## BEGIN Material to process

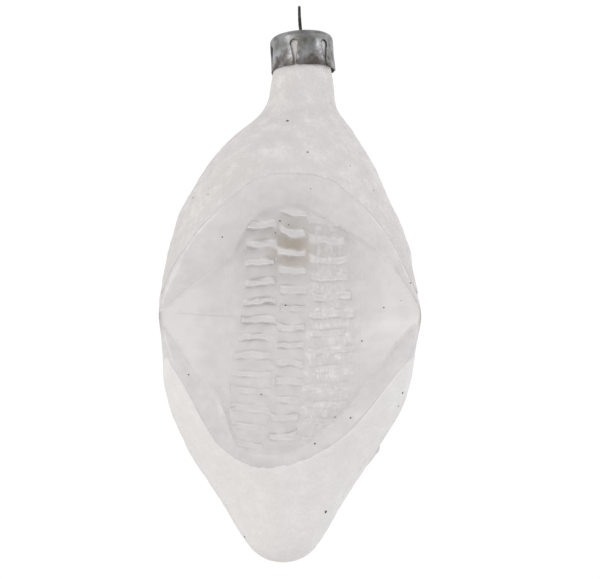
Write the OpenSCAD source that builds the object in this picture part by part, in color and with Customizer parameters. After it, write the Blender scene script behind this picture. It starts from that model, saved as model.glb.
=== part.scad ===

## END Material to process
## BEGIN Material to process

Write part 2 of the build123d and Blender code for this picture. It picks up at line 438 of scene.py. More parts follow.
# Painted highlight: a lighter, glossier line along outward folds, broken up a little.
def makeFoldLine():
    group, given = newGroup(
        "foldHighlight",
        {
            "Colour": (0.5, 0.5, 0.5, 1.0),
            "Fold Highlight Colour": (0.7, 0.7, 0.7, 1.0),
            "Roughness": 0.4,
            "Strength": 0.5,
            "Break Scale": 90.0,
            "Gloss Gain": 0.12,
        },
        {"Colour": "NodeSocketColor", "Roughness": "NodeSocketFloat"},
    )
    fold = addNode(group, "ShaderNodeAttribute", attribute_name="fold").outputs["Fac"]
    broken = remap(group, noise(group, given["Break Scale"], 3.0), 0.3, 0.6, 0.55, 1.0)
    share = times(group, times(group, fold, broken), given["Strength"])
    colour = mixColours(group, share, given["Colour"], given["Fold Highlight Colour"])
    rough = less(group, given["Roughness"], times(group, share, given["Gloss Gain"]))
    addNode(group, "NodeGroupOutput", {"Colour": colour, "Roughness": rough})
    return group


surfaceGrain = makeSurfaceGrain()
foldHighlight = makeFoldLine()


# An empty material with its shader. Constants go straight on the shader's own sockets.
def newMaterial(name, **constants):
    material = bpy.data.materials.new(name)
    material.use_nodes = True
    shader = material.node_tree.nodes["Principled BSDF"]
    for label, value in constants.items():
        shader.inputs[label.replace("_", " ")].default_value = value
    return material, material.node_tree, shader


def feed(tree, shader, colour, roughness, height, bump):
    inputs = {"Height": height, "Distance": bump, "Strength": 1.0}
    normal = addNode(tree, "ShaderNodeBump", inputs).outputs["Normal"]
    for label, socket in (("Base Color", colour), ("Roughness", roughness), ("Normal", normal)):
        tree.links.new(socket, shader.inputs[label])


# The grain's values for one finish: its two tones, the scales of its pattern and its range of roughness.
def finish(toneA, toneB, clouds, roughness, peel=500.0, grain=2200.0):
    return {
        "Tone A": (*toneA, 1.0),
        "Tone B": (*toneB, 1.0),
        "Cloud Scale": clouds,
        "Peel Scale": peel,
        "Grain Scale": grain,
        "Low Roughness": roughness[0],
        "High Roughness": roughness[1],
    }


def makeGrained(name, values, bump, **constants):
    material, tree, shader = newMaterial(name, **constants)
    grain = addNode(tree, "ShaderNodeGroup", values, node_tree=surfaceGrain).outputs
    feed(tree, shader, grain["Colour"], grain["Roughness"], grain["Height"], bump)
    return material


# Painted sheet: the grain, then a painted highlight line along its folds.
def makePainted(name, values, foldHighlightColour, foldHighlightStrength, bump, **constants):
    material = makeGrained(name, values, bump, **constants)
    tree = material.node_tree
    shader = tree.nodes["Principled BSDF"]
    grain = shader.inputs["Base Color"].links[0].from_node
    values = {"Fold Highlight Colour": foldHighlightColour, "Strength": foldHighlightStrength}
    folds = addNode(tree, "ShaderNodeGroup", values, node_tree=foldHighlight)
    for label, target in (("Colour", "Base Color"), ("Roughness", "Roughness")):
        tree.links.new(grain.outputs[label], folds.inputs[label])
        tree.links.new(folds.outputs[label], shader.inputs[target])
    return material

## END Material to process

--- What to work on ---
Check all the records above and select each line where the string "with" is found.

--- Response ---
Write the OpenSCAD source that builds the object in this picture part by part, in color and with Customizer parameters. After it, write the Blender scene script behind this picture. It starts from that model, saved as model.glb.
# An empty material with its shader. Constants go straight on the shader's own sockets.